* [Exercise description] Reproduce only this span: the line containing "for (const [end, name]", the line containing "bpy.context.scene.collection.objects.link(empty)", and every line between them, all exactly as given.

[Start]

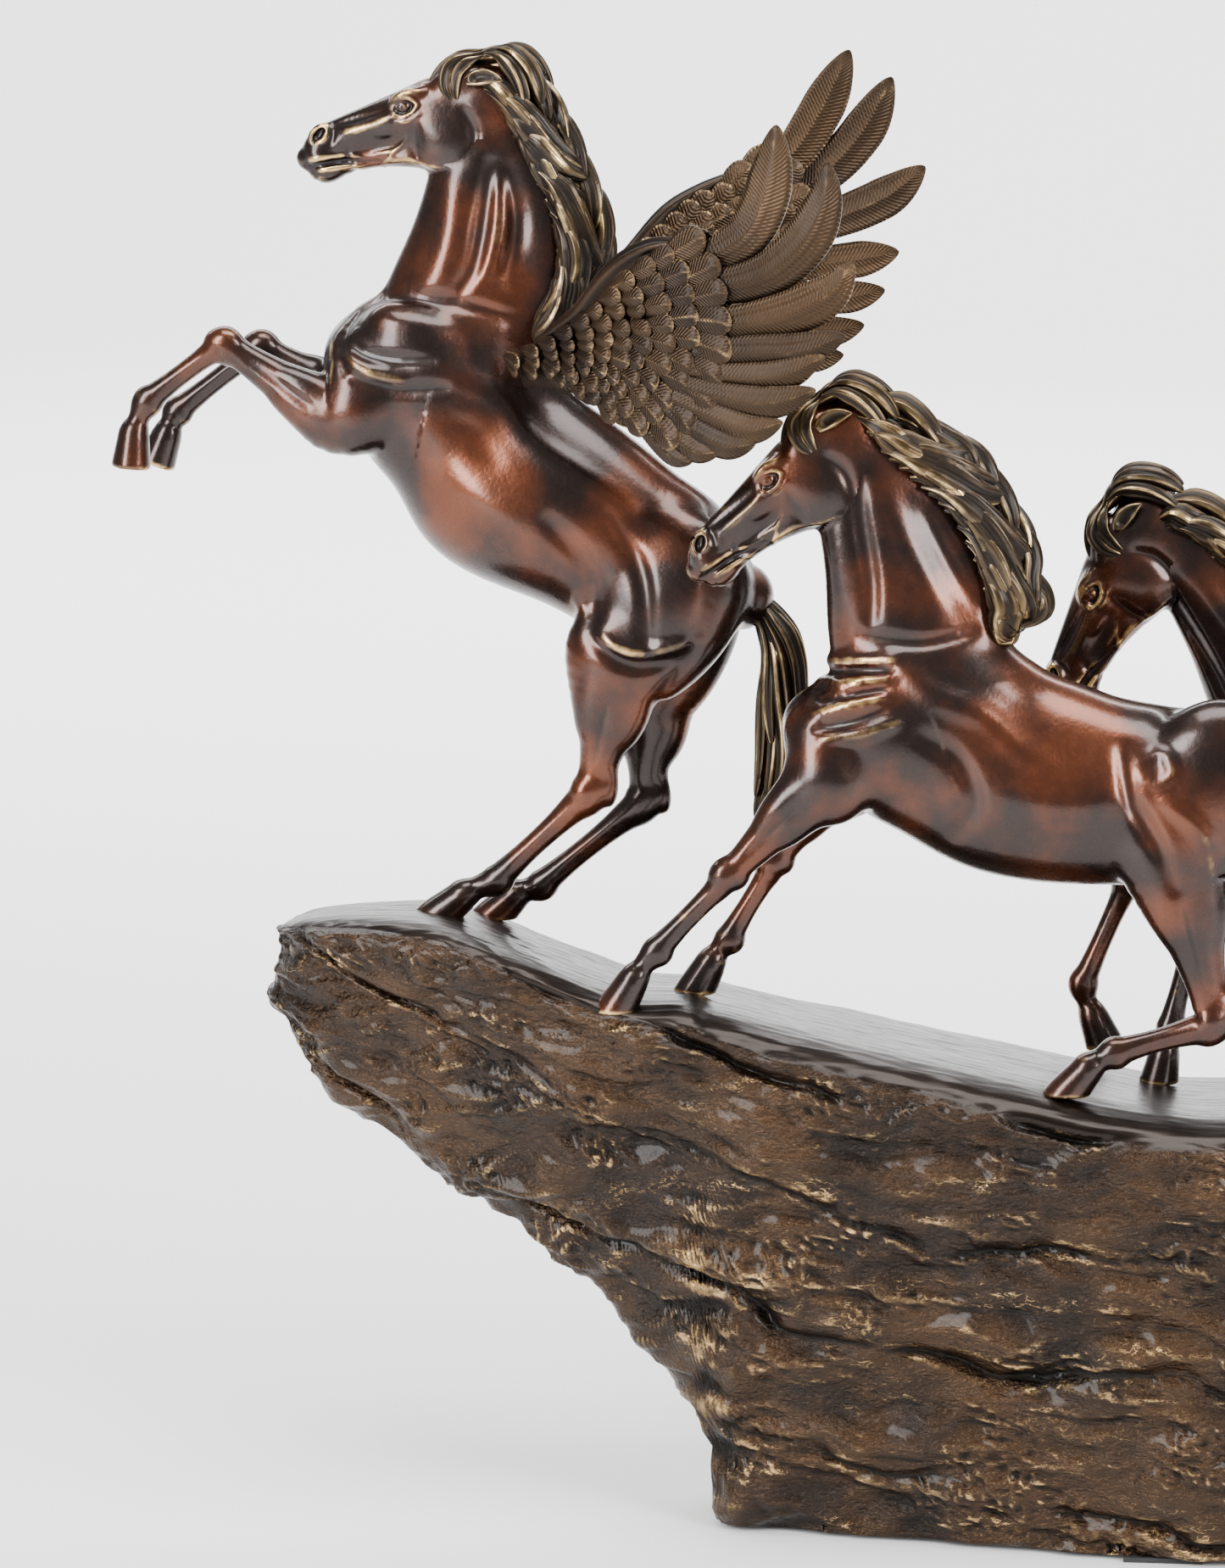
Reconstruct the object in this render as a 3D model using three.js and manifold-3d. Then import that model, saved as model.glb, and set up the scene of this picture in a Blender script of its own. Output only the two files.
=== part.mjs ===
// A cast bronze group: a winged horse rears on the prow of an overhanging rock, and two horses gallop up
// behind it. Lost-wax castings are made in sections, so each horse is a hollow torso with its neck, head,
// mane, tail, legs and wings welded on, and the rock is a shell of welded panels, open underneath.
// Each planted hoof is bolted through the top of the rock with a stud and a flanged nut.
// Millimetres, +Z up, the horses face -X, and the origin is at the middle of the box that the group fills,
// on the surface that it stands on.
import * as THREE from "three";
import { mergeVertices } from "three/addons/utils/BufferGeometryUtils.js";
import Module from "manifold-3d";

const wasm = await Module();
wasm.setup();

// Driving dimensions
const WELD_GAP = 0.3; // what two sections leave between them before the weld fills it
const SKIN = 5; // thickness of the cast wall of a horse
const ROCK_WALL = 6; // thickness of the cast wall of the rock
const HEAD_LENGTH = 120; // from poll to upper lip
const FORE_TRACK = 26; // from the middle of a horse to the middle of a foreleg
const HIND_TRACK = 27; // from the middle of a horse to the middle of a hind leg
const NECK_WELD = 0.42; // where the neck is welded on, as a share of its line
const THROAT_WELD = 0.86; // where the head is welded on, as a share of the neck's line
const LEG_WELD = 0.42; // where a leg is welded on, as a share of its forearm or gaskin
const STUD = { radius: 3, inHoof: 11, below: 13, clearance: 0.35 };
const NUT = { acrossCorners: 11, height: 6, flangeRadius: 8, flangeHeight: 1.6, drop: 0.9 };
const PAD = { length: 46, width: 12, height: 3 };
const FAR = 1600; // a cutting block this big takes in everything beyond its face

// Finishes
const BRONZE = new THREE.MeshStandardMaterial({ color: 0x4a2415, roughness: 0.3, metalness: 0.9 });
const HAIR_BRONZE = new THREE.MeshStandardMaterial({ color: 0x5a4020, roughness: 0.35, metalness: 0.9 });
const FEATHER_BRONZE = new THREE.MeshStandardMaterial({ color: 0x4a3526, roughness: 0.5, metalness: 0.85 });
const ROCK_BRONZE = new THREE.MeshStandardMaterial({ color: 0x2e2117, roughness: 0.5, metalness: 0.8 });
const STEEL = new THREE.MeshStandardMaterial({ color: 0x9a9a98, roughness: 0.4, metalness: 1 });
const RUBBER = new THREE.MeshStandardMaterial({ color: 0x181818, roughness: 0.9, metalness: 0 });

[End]
[Start]

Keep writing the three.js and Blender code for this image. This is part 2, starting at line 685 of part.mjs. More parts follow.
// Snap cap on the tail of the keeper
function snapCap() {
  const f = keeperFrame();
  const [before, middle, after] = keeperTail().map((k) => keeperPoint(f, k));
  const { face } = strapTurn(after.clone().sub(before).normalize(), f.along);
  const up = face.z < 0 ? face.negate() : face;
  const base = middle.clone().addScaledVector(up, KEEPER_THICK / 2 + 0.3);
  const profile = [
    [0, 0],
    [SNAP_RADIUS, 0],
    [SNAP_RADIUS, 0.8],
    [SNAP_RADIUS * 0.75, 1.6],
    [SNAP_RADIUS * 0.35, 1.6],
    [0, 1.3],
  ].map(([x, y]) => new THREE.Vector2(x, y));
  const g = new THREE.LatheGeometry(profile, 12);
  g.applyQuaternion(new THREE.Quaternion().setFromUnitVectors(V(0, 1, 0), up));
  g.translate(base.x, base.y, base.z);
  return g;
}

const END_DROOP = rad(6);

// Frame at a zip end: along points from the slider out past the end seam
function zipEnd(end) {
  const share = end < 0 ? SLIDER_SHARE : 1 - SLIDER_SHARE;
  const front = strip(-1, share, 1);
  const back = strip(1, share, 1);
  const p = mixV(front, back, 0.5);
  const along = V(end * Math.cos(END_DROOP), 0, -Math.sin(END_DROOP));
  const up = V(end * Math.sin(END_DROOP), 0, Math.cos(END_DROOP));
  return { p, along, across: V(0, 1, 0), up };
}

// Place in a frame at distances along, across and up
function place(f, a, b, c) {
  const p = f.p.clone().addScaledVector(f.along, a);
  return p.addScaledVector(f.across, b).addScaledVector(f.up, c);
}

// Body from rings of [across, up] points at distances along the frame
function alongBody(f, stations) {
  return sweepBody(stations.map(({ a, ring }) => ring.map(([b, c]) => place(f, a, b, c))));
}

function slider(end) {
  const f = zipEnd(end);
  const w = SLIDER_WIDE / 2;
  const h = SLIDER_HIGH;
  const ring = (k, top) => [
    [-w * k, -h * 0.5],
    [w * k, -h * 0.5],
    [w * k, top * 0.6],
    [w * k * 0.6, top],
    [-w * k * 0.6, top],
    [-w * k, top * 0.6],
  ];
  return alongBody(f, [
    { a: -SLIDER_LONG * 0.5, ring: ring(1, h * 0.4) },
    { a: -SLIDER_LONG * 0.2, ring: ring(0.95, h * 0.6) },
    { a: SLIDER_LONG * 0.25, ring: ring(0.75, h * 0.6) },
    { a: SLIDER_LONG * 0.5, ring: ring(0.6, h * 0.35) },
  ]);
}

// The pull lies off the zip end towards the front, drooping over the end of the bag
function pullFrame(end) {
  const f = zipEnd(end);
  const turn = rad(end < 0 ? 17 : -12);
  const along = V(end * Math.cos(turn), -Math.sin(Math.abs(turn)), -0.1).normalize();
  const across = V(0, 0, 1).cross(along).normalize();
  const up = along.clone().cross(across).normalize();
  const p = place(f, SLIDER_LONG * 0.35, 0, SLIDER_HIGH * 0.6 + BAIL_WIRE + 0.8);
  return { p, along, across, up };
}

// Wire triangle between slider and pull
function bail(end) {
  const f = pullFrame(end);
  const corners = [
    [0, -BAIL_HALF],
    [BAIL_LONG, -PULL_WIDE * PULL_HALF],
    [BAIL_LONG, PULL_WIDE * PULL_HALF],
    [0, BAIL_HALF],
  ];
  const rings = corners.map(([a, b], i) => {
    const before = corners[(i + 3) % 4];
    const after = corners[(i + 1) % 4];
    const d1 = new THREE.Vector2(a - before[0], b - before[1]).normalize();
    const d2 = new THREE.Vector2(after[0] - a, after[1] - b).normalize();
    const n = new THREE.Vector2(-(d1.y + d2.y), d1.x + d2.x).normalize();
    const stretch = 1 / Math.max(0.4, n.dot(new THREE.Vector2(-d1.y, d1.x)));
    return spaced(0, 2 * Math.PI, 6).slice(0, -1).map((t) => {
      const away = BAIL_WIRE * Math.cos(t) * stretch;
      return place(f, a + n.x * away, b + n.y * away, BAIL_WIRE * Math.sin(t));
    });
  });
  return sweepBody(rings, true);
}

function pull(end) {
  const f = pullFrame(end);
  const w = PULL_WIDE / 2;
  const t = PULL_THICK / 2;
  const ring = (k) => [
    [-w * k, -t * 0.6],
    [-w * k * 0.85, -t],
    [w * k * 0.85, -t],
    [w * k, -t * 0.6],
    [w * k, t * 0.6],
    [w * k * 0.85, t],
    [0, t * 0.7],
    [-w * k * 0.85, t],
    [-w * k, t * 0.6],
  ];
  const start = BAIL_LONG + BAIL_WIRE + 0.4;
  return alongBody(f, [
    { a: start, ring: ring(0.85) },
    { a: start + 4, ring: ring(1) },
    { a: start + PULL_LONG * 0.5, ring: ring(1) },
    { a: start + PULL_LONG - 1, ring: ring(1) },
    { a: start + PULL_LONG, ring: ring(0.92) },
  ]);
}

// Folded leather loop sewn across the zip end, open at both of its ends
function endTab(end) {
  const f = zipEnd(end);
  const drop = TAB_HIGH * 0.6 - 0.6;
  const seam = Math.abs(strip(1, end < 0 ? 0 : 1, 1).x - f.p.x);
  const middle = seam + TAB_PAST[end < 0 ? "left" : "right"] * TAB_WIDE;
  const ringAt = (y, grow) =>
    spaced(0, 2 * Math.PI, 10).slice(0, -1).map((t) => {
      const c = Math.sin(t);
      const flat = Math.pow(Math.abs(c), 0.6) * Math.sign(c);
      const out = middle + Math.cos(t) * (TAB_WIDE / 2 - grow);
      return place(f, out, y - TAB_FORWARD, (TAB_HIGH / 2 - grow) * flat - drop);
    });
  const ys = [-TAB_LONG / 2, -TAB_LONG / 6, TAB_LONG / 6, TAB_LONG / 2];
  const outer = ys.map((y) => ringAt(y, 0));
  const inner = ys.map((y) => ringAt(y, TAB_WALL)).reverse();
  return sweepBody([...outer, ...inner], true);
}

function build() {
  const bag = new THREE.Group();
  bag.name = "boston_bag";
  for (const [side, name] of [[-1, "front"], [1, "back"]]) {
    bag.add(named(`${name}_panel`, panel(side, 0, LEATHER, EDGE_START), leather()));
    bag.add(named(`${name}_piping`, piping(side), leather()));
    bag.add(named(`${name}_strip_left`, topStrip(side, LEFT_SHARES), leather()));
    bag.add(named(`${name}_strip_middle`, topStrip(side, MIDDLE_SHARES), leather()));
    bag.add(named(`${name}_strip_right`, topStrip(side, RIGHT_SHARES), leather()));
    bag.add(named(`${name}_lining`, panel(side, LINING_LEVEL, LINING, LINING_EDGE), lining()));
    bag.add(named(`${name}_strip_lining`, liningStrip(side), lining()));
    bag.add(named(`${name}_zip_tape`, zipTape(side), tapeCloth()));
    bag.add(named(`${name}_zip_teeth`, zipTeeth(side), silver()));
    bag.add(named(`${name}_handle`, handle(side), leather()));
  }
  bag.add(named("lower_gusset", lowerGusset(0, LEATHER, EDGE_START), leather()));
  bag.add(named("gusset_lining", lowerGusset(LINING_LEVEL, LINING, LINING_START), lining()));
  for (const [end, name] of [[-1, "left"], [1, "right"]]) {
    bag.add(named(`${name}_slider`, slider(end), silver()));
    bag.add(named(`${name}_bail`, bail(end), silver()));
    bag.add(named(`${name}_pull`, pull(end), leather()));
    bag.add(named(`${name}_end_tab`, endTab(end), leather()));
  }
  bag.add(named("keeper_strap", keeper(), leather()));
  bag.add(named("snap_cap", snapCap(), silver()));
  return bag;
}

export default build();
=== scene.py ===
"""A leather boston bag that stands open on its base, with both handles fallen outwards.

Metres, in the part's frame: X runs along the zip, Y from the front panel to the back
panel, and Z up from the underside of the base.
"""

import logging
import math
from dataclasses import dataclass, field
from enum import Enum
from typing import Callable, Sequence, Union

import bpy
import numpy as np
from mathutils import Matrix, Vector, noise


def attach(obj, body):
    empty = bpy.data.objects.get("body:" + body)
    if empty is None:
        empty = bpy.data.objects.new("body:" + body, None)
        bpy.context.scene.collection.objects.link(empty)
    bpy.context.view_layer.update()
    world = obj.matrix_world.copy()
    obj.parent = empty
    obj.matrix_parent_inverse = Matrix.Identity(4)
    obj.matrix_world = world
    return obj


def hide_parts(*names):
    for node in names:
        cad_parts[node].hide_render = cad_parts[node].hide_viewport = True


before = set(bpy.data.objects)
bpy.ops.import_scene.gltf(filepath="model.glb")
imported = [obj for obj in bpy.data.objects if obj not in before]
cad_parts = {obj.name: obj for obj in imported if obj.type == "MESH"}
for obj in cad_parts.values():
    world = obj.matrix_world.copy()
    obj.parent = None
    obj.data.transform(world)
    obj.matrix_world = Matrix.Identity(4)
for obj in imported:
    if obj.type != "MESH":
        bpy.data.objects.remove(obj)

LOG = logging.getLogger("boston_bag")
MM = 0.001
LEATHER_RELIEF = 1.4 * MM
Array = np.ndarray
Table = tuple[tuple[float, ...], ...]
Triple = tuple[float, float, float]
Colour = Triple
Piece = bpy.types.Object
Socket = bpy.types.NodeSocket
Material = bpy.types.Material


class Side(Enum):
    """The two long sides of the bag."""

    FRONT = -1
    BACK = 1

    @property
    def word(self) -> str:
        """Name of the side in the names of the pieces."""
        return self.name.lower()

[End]

* [Response]
  for (const [end, name] of [[-1, "left"], [1, "right"]]) {
    bag.add(named(`${name}_slider`, slider(end), silver()));
    bag.add(named(`${name}_bail`, bail(end), silver()));
    bag.add(named(`${name}_pull`, pull(end), leather()));
    bag.add(named(`${name}_end_tab`, endTab(end), leather()));
  }
  bag.add(named("keeper_strap", keeper(), leather()));
  bag.add(named("snap_cap", snapCap(), silver()));
  return bag;
}

export default build();
=== scene.py ===
"""A leather boston bag that stands open on its base, with both handles fallen outwards.

Metres, in the part's frame: X runs along the zip, Y from the front panel to the back
panel, and Z up from the underside of the base.
"""

import logging
import math
from dataclasses import dataclass, field
from enum import Enum
from typing import Callable, Sequence, Union

import bpy
import numpy as np
from mathutils import Matrix, Vector, noise


def attach(obj, body):
    empty = bpy.data.objects.get("body:" + body)
    if empty is None:
        empty = bpy.data.objects.new("body:" + body, None)
        bpy.context.scene.collection.objects.link(empty)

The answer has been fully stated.